Now, having fully tapped into the bunny within, the rest of the evening was a bit of a blur, which apparently is pretty common for someone experiencing his or her "inner bunny" for the first time. As I can best recall, I tried showing off my non-existent tail to several male hashers, insisted on taking cocktail orders for John and Peter and later tried, but failed, to have a serious conversation with DB2 and Lesley - about what, I don't know. But what I do recall is that I had to keep telling DB2 to look into my eyes when he spoke to me, and not at my…ears. Then several old-timers who have been fully tapped into their "inner bunnies" for quite some time and are better able to stay in control of their behavior introduced me to some other typically mischievous acts, such as refilling Alice's plunger full of beer, which she had comfortably perched at the base of her neck with the handle shoved down the back of her sweatshirt.

It was then that Ed Lynch arrived fresh from the Philly Marathon and was given a late on-in down-down for his 26.2 and both he and David Godbold were punished for overindulging in the burgers. Then, I was summoned up again for my obvious "mind-bunnying" experience.

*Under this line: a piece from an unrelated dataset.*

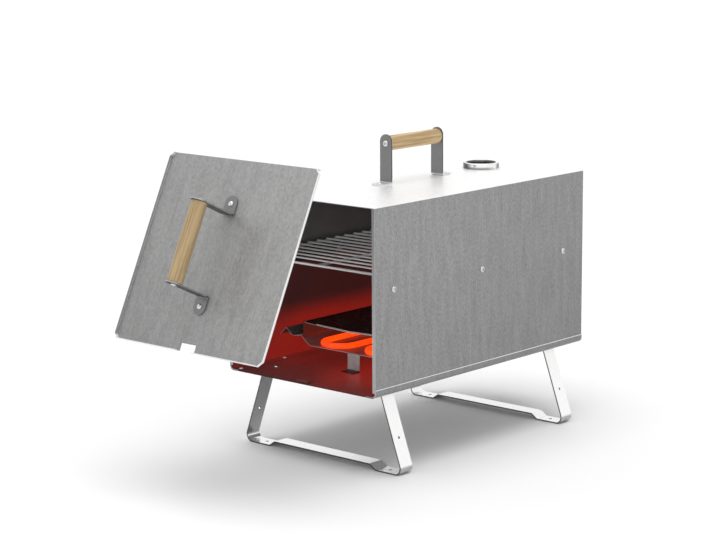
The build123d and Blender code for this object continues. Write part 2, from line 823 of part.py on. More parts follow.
# Heating element: one tube bent into two hairpins, its ends through the back panel
element_end = panel_back_y + element_tail
element_side = [
    (element_pin_half, element_end),
    (element_pin_half, back_y - element_tail_inset),
    (element_outer_half, back_y - element_turn_inset),
    (element_outer_half, front_y + element_front),
    (element_inner_half, front_y + element_front),
    (element_inner_half, back_y - element_return_inset),
]
hairpin = (element_outer_half - element_inner_half) / 2 - 0.5
return_bend = element_inner_half - 0.5
side_bends = [element_turn_radius, element_turn_radius, hairpin, hairpin, return_bend]
with BuildPart() as heating_element:
    with BuildLine(Plane.XY.offset(element_z)) as element_path:
        FilletPolyline(
            *[(-x, y) for x, y in element_side],
            *element_side[::-1],
            radius=side_bends + side_bends[::-1],
        )
    with BuildSketch(Plane(element_path.line @ 0, z_dir=element_path.line % 0)):
        Circle(element_radius)
    sweep()
save(heating_element, "heating_element")
with BuildPart() as element_pins:
    with BuildSketch(Plane.XZ.offset(-element_end)):
        with Locations(*[(side * element_pin_half, element_z) for side in (-1, 1)]):
            Circle(pin_radius)
    extrude(amount=-pin_length)
save(element_pins, "element_pins")
with BuildPart() as element_plate:
    with BuildSketch(Plane.XZ.offset(-panel_back_y)):
        with Locations((0, element_z)):
            RectangleRounded(plate_width, plate_height, plate_corner)
        with Locations(*[(side * element_pin_half, element_z) for side in (-1, 1)]):
            Circle(element_radius + hole_clearance, mode=Mode.SUBTRACT)
        with Locations(*plate_screw_places):
            Circle(small_screw_radius + hole_clearance, mode=Mode.SUBTRACT)
    extrude(amount=-plate_strip)
save(element_plate, "element_plate")


def back_planes(places, y):
    """Planes that face backwards at these places, for fasteners on the back."""
    return [Plane((x, y, z), x_dir=(1, 0, 0), z_dir=(0, 1, 0)) for x, z in places]


plate_screw = make_screw(small_screw_radius, small_screw_head_radius, small_screw_head, plate_strip + sheet + 3.0)
save(make_set(plate_screw, back_planes(plate_screw_places, panel_back_y + plate_strip)), "element_plate_screws")

# Terminal cover: a moulded box with side ears over the element's ends
cover_back = panel_back_y + cover_depth
with BuildPart() as terminal_cover:
    with BuildSketch(Plane.XZ.offset(-panel_back_y)):
        with Locations((0, cover_z)):
            RectangleRounded(cover_width, cover_height, cover_corner)
    extrude(amount=-cover_depth)
    fillet(terminal_cover.edges().group_by(Axis.Y)[-1], radius=cover_round)
    offset(amount=-cover_wall, openings=terminal_cover.faces().sort_by(Axis.Y)[0])
    with BuildSketch(Plane.XZ.offset(-panel_back_y)):
        with Locations((0, cover_z)):
            RectangleRounded(cover_width + 2 * cover_ear, cover_height - 2 * cover_corner, cover_corner / 2)
            Rectangle(cover_width - cover_wall, cover_height, mode=Mode.SUBTRACT)
        with Locations(*cover_screw_places):
            Circle(small_screw_radius + hole_clearance, mode=Mode.SUBTRACT)
    extrude(amount=-cover_wall)
    with BuildSketch(Plane.XZ.offset(-cover_back)):
        with Locations((inlet_centre, cover_z)):
            Rectangle(inlet_body_width + 2 * hole_clearance, inlet_body_height + 2 * hole_clearance)
        with Locations(*[(inlet_centre + side * inlet_screw_half, cover_z) for side in (-1, 1)]):
            Circle(small_screw_radius + hole_clearance)
        with Locations((cutout_centre, cover_z)):
            Circle(cutout_neck_radius + hole_clearance)
    extrude(amount=cover_wall, mode=Mode.SUBTRACT)
save(terminal_cover, "terminal_cover")
cover_screw = make_screw(small_screw_radius, small_screw_head_radius, small_screw_head, cover_wall + sheet + 3.0)
save(make_set(cover_screw, back_planes(cover_screw_places, panel_back_y + cover_wall)), "cover_screws")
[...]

When the beer ran out, a majority of us headed to the subway and I practiced my "come hither" bunny ear moves on Crofty, while Virgin and fellow Park Sloper Christa was asked to make sure I got home alright. Now, as I come to the end of telling the tail of my "inner bunny" experience I can only hope that others follow and enjoy the path that I have chosen. Bunnies rule. And once you tap into the power of your "inner bunny," hashing will never be the same. Never. On-on.